▸ **YOUR GOAL**:
Quote verbatim the span of lines that begins the listing below and closes with the line containing "add('fan_frame', cutFrom(frame, [bearingHole]), blackPlastic);".
==========
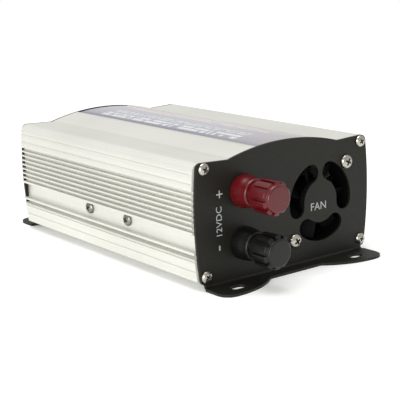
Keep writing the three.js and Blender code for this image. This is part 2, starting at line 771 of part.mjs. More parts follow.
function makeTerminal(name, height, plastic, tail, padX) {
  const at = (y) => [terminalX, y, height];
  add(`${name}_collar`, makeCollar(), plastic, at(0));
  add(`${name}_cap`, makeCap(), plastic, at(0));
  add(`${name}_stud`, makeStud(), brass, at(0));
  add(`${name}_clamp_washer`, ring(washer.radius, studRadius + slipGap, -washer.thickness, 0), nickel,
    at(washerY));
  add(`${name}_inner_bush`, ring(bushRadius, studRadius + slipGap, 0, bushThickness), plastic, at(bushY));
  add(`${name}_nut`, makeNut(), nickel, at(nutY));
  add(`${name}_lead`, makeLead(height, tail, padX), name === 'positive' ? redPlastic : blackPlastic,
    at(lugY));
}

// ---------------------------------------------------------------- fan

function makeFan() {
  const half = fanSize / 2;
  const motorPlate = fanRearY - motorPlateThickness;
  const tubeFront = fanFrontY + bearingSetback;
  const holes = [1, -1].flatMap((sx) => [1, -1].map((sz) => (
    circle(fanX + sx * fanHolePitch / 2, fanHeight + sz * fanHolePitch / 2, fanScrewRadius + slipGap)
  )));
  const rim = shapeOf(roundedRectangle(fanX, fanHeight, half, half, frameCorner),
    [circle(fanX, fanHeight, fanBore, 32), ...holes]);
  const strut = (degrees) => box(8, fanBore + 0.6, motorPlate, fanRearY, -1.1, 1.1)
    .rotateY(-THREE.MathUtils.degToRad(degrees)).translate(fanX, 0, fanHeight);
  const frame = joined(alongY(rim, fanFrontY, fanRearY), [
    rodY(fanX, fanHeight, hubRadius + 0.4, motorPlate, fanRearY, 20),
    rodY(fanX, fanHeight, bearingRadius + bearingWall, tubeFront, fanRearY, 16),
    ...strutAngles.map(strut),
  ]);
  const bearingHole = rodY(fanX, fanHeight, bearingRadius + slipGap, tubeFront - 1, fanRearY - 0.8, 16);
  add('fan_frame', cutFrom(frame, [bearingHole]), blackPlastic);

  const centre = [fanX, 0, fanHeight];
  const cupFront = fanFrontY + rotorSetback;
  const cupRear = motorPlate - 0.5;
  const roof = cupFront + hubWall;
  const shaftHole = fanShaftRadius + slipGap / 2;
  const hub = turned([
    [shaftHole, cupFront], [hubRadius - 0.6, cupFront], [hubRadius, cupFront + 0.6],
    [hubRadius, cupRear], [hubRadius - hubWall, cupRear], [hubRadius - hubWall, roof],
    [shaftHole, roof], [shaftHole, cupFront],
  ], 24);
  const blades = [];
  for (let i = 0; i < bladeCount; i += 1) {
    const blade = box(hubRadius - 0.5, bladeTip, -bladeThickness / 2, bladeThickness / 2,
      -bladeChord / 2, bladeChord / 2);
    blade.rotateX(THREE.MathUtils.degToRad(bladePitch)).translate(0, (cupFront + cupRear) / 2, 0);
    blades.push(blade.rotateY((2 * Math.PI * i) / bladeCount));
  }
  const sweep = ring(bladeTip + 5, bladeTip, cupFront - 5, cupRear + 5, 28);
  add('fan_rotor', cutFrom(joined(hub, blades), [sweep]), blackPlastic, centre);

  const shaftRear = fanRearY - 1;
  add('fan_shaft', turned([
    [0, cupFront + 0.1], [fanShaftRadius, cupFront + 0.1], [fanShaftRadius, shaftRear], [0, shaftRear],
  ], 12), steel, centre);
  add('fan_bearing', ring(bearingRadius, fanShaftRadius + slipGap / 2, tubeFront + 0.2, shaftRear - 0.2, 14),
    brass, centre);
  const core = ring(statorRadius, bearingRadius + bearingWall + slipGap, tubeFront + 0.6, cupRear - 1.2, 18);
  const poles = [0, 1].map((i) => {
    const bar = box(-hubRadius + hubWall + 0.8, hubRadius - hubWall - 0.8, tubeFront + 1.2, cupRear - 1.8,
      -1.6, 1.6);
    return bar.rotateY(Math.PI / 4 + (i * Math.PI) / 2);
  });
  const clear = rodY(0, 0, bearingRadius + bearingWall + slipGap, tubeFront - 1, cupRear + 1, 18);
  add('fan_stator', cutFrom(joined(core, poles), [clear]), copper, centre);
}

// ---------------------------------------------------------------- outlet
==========
▸ **EXERCISE OUTPUT**:
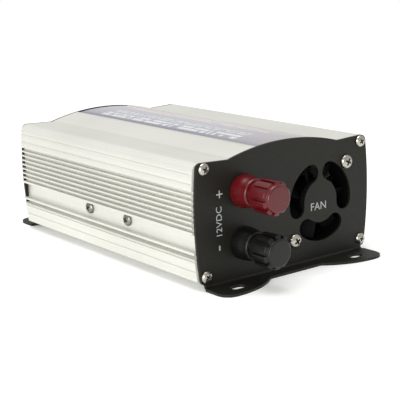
Keep writing the three.js and Blender code for this image. This is part 2, starting at line 771 of part.mjs. More parts follow.
function makeTerminal(name, height, plastic, tail, padX) {
  const at = (y) => [terminalX, y, height];
  add(`${name}_collar`, makeCollar(), plastic, at(0));
  add(`${name}_cap`, makeCap(), plastic, at(0));
  add(`${name}_stud`, makeStud(), brass, at(0));
  add(`${name}_clamp_washer`, ring(washer.radius, studRadius + slipGap, -washer.thickness, 0), nickel,
    at(washerY));
  add(`${name}_inner_bush`, ring(bushRadius, studRadius + slipGap, 0, bushThickness), plastic, at(bushY));
  add(`${name}_nut`, makeNut(), nickel, at(nutY));
  add(`${name}_lead`, makeLead(height, tail, padX), name === 'positive' ? redPlastic : blackPlastic,
    at(lugY));
}

// ---------------------------------------------------------------- fan

function makeFan() {
  const half = fanSize / 2;
  const motorPlate = fanRearY - motorPlateThickness;
  const tubeFront = fanFrontY + bearingSetback;
  const holes = [1, -1].flatMap((sx) => [1, -1].map((sz) => (
    circle(fanX + sx * fanHolePitch / 2, fanHeight + sz * fanHolePitch / 2, fanScrewRadius + slipGap)
  )));
  const rim = shapeOf(roundedRectangle(fanX, fanHeight, half, half, frameCorner),
    [circle(fanX, fanHeight, fanBore, 32), ...holes]);
  const strut = (degrees) => box(8, fanBore + 0.6, motorPlate, fanRearY, -1.1, 1.1)
    .rotateY(-THREE.MathUtils.degToRad(degrees)).translate(fanX, 0, fanHeight);
  const frame = joined(alongY(rim, fanFrontY, fanRearY), [
    rodY(fanX, fanHeight, hubRadius + 0.4, motorPlate, fanRearY, 20),
    rodY(fanX, fanHeight, bearingRadius + bearingWall, tubeFront, fanRearY, 16),
    ...strutAngles.map(strut),
  ]);
  const bearingHole = rodY(fanX, fanHeight, bearingRadius + slipGap, tubeFront - 1, fanRearY - 0.8, 16);
  add('fan_frame', cutFrom(frame, [bearingHole]), blackPlastic);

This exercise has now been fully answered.